## [Data for the task]
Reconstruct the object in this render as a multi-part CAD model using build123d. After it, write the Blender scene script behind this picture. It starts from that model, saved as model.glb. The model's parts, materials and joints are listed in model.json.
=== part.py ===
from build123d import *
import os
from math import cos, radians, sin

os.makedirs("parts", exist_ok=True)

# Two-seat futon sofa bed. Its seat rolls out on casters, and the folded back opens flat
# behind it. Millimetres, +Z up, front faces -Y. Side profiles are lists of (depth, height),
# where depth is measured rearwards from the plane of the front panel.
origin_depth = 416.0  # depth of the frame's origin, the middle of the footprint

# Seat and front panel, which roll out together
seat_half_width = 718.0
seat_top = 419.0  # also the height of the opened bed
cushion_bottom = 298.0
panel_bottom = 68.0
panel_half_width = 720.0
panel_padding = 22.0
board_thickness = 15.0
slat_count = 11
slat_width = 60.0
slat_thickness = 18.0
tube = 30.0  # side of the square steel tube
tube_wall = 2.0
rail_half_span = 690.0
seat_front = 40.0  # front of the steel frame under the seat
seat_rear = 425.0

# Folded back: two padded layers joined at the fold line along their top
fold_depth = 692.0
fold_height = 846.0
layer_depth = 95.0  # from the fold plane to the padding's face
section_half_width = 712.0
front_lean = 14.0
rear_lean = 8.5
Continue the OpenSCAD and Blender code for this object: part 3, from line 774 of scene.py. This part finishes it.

## [What to do]
Return only the exact lines from the opening of the records through the line that contains "origin_depth = 416.0", both included.

## [Answer]
Reconstruct the object in this render as a multi-part CAD model using build123d. After it, write the Blender scene script behind this picture. It starts from that model, saved as model.glb. The model's parts, materials and joints are listed in model.json.
=== part.py ===
from build123d import *
import os
from math import cos, radians, sin

os.makedirs("parts", exist_ok=True)

# Two-seat futon sofa bed. Its seat rolls out on casters, and the folded back opens flat
# behind it. Millimetres, +Z up, front faces -Y. Side profiles are lists of (depth, height),
# where depth is measured rearwards from the plane of the front panel.
origin_depth = 416.0  # depth of the frame's origin, the middle of the footprint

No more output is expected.